PROBLEM STATEMENT: Repeat exactly the lines running from the line that contains "power_inlet()" to the line that contains "if empty is"; include both ends and add nothing.
------------------------
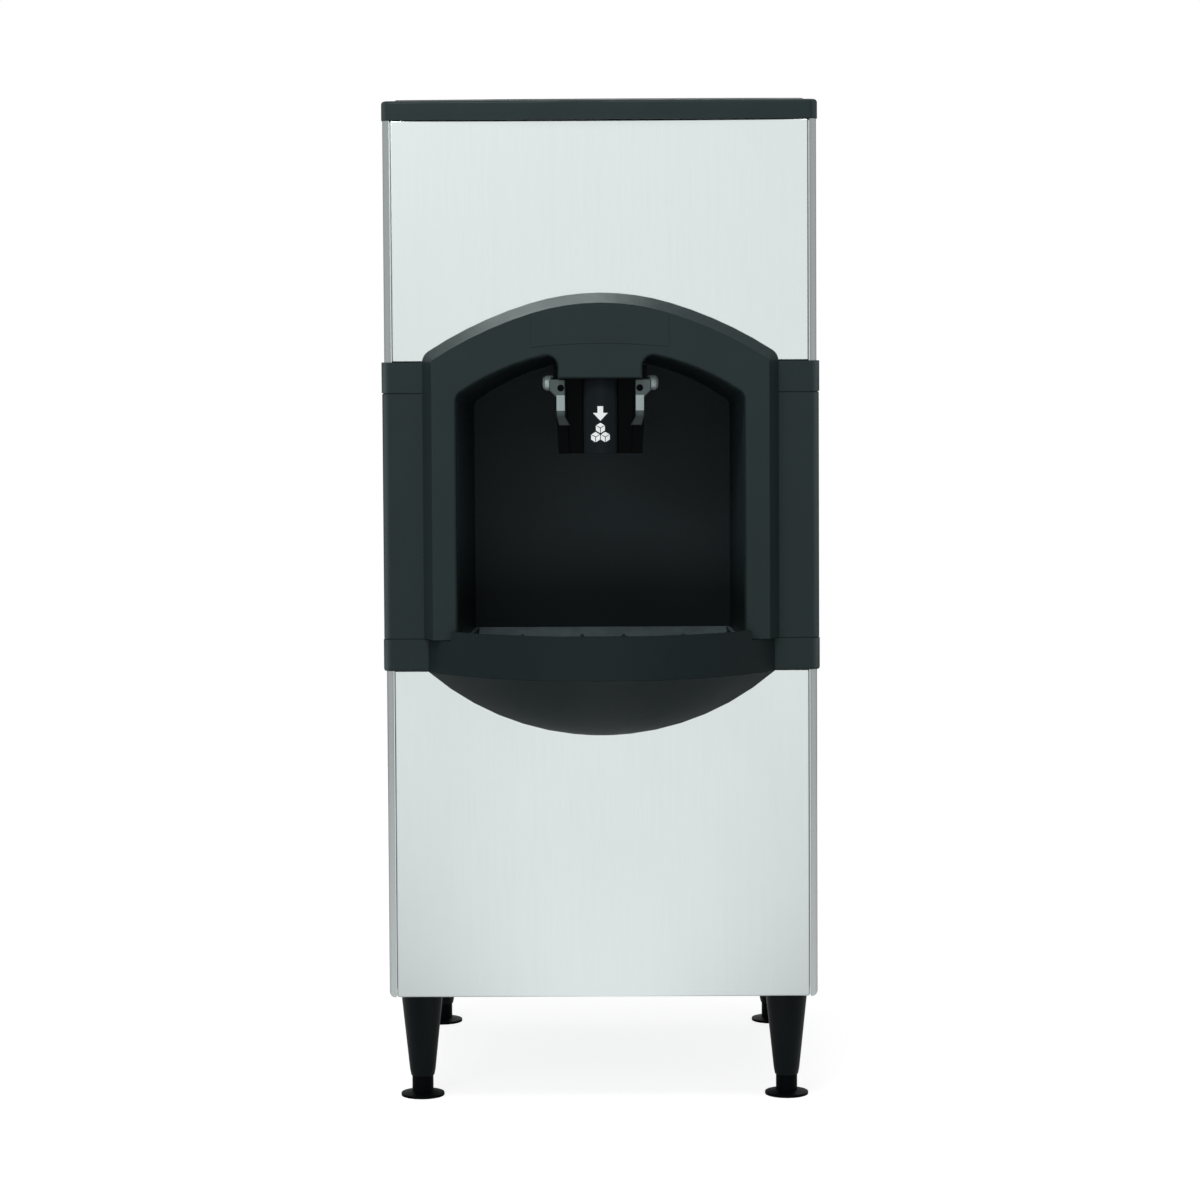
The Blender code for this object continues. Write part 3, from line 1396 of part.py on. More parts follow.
lid_overhang = 1.4 * mm
lid_bow = 10.0 * mm
lid_corner_r = 12.0 * mm
lid_round = 4.0 * mm
lid_crown = 2.2 * mm
lid_crown_inset = 15.0 * mm
lid_crown_slope = 4.0 * mm
lid_wall = 6.0 * mm
gasket_width = 10.0 * mm
gasket_height = 4.0 * mm
hinge_inset = 106.0 * mm  # from the cabinet's side to the middle of a hinge
hinge_length = 60.0 * mm
hinge_leaf = 1.5 * mm
hinge_drop = 40.0 * mm
hinge_lift = 20.0 * mm
hinge_pin_r = 1.8 * mm
knuckle_gap = 0.4 * mm
lid_half = cabinet_half + lid_overhang
hinge_x = cabinet_half - hinge_inset
hinge_y = back_skin_y + seat_gap + hinge_knuckle_r


def lid_outline(inset):
    """The plan of the lid: a bowed front between round corners, and a straight back."""
    bow = (lid_half**2 + lid_bow**2) / (2 * lid_bow)
    centre_y = front_y - lid_bow + bow
    corner_x = (lid_half - lid_corner_r) / (1 - lid_corner_r / bow)
    tilt = math.asin(corner_x / bow)
    corner = (lid_half - lid_corner_r, centre_y - (bow - lid_corner_r) * math.cos(tilt))
    radius = max(lid_corner_r - inset, seat_gap)
    reach = lid_corner_r - radius
    half = arc((0.0, centre_y), bow - reach, math.pi, math.pi - tilt, 8)
    half += arc(corner, radius, math.pi - tilt, math.pi / 2, 4)[1:]
    over = inset - reach
    points = [(max(u - over, 0.0) if u > lid_half / 2 else u, v + over) for u, v in half]
    return mirrored(points + [(lid_half - inset, back_skin_y - inset)])


def lid(parent):
    top = lid_z + lid_height
    face = top - lid_crown
    levels = [(0.0, lid_z)]
    for step in range(4):
        a = math.pi / 2 * step / 3
        levels.append((lid_round * (1 - math.cos(a)), face - lid_round * (1 - math.sin(a))))
    levels += [(lid_crown_inset, face), (lid_crown_inset + lid_crown_slope, top)]
    loops = [[Vector((u, v, z)) for u, v in lid_outline(inset)] for inset, z in levels]
    obj = make_object("lid", loft(loops), "dark_plastic", parent.location, parent)
    ceiling = bin_top_z + gasket_height + 2 * seat_gap
    cut(obj, prism(lid_outline(lid_wall), "Z", lid_z - overrun, ceiling))


def lid_gasket(parent):
    """A rubber ring in the lid that lands on the bin's neck."""
    side = (bin_wall - gasket_width) / 2
    low, high = (-bin_half + side, hopper_front_y + side), (bin_half - side, bin_back_y - side)
    bottom = bin_top_z + seat_gap
    top = bottom + gasket_height
    ring = prism(rounded_rectangle(low, high, gasket_width), "Z", bottom, top)
    obj = make_object("lid_gasket", ring, "rubber", parent.location, parent)
    inner_low = (low[0] + gasket_width, low[1] + gasket_width)
    inner_high = (high[0] - gasket_width, high[1] - gasket_width)
    cut(obj, box((*inner_low, bottom - overrun), (*inner_high, top + overrun)))


def hinge_leaf_object(name, spans, way, x, parent):
    """A leaf with its knuckles on the given spans of the pin, and room for the other leaf's knuckles."""
    front = back_skin_y + seat_gap
    far = lid_z + way * (hinge_lift if way > 0 else hinge_drop)
    ends = sorted((lid_z, far))
    low = (x - hinge_length / 2, front, ends[0])
    high = (x + hinge_length / 2, front + hinge_leaf, ends[1])
    origin = parent.location if parent else (0.0, 0.0, 0.0)
    obj = make_object(name, box(low, high), "galvanised", origin, parent)
    room = hinge_knuckle_r + knuckle_gap
    cut_ends = sorted((lid_z - way * overrun, lid_z + way * room))
    cut_low = (low[0] - overrun, front - overrun, cut_ends[0])
    cut(obj, box(cut_low, (high[0] + overrun, high[1] + overrun, cut_ends[1])))
    for start, end in spans:
        join(obj, rod("X", (hinge_y, lid_z), hinge_knuckle_r, x + start, x + end, 12))
        web = sorted((lid_z, lid_z + way * (room + hinge_leaf)))
        join(obj, box((x + start, front, web[0]), (x + end, front + hinge_leaf, web[1])))
    hole = rod("X", (hinge_y, lid_z), hinge_pin_r + seat_gap, x - hinge_length, x + hinge_length, 8)
    cut(obj, hole)


def hinges(parent):
    third = hinge_length / 6
    half = hinge_length / 2
    for side, label in ((-1, "left"), (1, "right")):
        x = side * hinge_x
        outer = ((-half, -third - knuckle_gap / 2), (third + knuckle_gap / 2, half))
        middle = ((-third + knuckle_gap / 2, third - knuckle_gap / 2),)
        hinge_leaf_object(f"{label}_hinge_leaf", outer, -1, x, None)
        hinge_leaf_object(f"{label}_lid_leaf", middle, 1, x, parent)
        pin = rod("X", (hinge_y, lid_z), hinge_pin_r, x - half, x + half, 8)
        make_object(f"{label}_hinge_pin", pin, "galvanised")


def build():
    """Clears the scene and makes every piece."""
    for old in list(bpy.data.objects):
        bpy.data.objects.remove(old, do_unlink=True)
    base_pan()
    side_panel("left_side_panel", -1)
    side_panel("right_side_panel", 1)
    back_panel()
    front_panels()
    rails()
    legs_and_feet()
    band()
    bezel()
    alcove_liner()
    drip_tray()
    tray_cowl()
    drip_grille()
    sink_drain()
    drain_pipes()
    ice_bin()
    drive()
    ice_duct()
    switch_bracket()
    proximity_switch()
    return_spring()
    rock = pivot("chute_axis", (0.0, pivot_y, pivot_z))
    push_chute(rock)
    chute_magnet(rock)
    for side, label in ((-1, "left"), (1, "right")):
        chute_arm(f"{label}_chute_arm", side, rock)
        arm_screw(f"{label}_arm_screw", side, rock)
        pivot_pin(f"{label}_pivot_pin", side)
    control_box()
    power_inlet()
    swing = pivot("lid_axis", (0.0, hinge_y, lid_z))
    lid(swing)
    lid_gasket(swing)
    hinges(swing)


build()
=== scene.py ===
"""The looks of the ice dispenser: finishes, printed marks, small fasteners, light and camera.

Metres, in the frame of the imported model: +Z up, the front faces -Y, and the origin is on the floor.
"""

import json
import math

import bmesh
import bpy
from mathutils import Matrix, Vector
from mathutils.bvhtree import BVHTree


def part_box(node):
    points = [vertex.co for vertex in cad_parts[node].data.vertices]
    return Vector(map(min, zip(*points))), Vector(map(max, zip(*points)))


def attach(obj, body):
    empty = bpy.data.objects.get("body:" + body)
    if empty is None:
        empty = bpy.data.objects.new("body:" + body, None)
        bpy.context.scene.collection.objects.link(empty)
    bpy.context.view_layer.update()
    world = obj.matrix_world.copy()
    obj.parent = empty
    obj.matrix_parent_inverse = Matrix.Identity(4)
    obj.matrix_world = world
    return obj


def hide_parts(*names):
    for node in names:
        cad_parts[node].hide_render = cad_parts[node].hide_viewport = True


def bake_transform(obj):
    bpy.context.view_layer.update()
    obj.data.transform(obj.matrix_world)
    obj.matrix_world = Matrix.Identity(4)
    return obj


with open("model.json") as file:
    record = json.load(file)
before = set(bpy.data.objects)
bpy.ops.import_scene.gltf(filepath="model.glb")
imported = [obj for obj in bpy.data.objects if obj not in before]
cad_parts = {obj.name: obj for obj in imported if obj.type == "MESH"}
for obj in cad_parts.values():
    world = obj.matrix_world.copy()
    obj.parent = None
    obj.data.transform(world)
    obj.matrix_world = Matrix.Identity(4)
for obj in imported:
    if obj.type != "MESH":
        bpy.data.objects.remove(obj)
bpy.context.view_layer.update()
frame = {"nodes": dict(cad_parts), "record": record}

mm = 0.001
SIDES = ((-1, "left"), (1, "right"))

# The camera. The photograph was taken level, with a large shift. Here a slight tilt takes over half of
# it, so that other views stay in the frame, with the distance and focal length that then fit best.
PHOTO_SIDE = 1200.0  # in pixels, as the focal length
FOCAL_PIXELS = 3332.2
CAMERA_X = 35.0 * mm
CAMERA_HEIGHT = 1006.0 * mm
CAMERA_DISTANCE = 4250.0 * mm  # from the front panels
CAMERA_TILT = 0.0537
CAMERA_ROLL = 0.0054
CAMERA_SHIFT = -0.075
CAMERA_REACH = 100.0
SENSOR = 36.0  # in millimetres, as Blender keeps it

# The lamps: width and height, power, place, and the point that they face
LAMPS = {
    "key_box": ((1.6, 0.8), 44.0, (-0.50, -2.05, 3.05), (0.0, -0.25, 0.95)),
    "front_box": ((1.2, 0.8), 13.0, (-1.68, -3.15, 1.95), (0.0, -0.2, 0.7)),
    "back_box": ((1.8, 1.2), 14.0, (0.6, 2.6, 2.7), (0.0, 0.1, 0.8)),
}

# The studio round the object: levels, where 1 is white, and how far a direction points ahead or
# sideways, from 0 to 1, where one level starts and ends to change to the next
SOFT_LEVEL = 0.40
FRONT_LEVEL = 0.80
FRONT_START = 0.40
FRONT_END = 0.80
FLAG_LEVEL = 0.26  # dark flags stand beside the camera, so that the steel's edges show
FLAG_START = 0.05
FLAG_END = 0.43
SIDE_LEVEL = 0.42
SIDE_START = 0.55
SIDE_END = 0.90

# The floor
FLOOR_SEEN = 0.80  # its own light, as the camera sees it
FLOOR_MIRRORED = 0.62  # and as a share of the studio's, as gloss mirrors it
FLOOR_COLOUR = 0.40
FLOOR_ROUGHNESS = 0.9
FLOOR_SPECULAR = 0.1
FLOOR_DROP = 0.2 * mm  # keeps the floor out of the pads' undersides
FLOOR_RADIUS = 3.2
FLOOR_STEPS = 128

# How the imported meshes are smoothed
MERGE_DISTANCE = 0.01 * mm
FLAT_ANGLE = math.radians(0.6)
SMOOTH_ANGLE = math.radians(32)
BEVEL_ANGLE = math.radians(40)
BEVEL_SEGMENTS = 2

# Edge rounding of the nodes whose edges show
EDGE_WIDTHS = {
    "lid": 0.8 * mm,
    "bezel": 0.7 * mm,
    "drip_tray": 0.8 * mm,
    "drip_grille": 0.5 * mm,
    "push_chute": 0.6 * mm,
    "left_chute_arm": 0.5 * mm,
    "right_chute_arm": 0.5 * mm,
}

# The milled pads on the chute's arms
PAD_TOP = 924.6 * mm
PAD_FOOT = 905.0 * mm
PAD_OVERHANG = 2.2 * mm  # outwards of the arm screw
PAD_WIDTH = 10.2 * mm
PAD_RISE = 0.9 * mm
PAD_SINK = 0.3 * mm
PAD_RISE_SHARES = (1.0, 0.75, 0.25)  # at its foot, half way up and at its top
PAD_CROWN_SHARES = (0.5, 1.0, 0.5)  # at its inner edge, middle and outer edge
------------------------
RESULT OF THE EXERCISE:
    power_inlet()
    swing = pivot("lid_axis", (0.0, hinge_y, lid_z))
    lid(swing)
    lid_gasket(swing)
    hinges(swing)


build()
=== scene.py ===
"""The looks of the ice dispenser: finishes, printed marks, small fasteners, light and camera.

Metres, in the frame of the imported model: +Z up, the front faces -Y, and the origin is on the floor.
"""

import json
import math

import bmesh
import bpy
from mathutils import Matrix, Vector
from mathutils.bvhtree import BVHTree


def part_box(node):
    points = [vertex.co for vertex in cad_parts[node].data.vertices]
    return Vector(map(min, zip(*points))), Vector(map(max, zip(*points)))


def attach(obj, body):
    empty = bpy.data.objects.get("body:" + body)
    if empty is None:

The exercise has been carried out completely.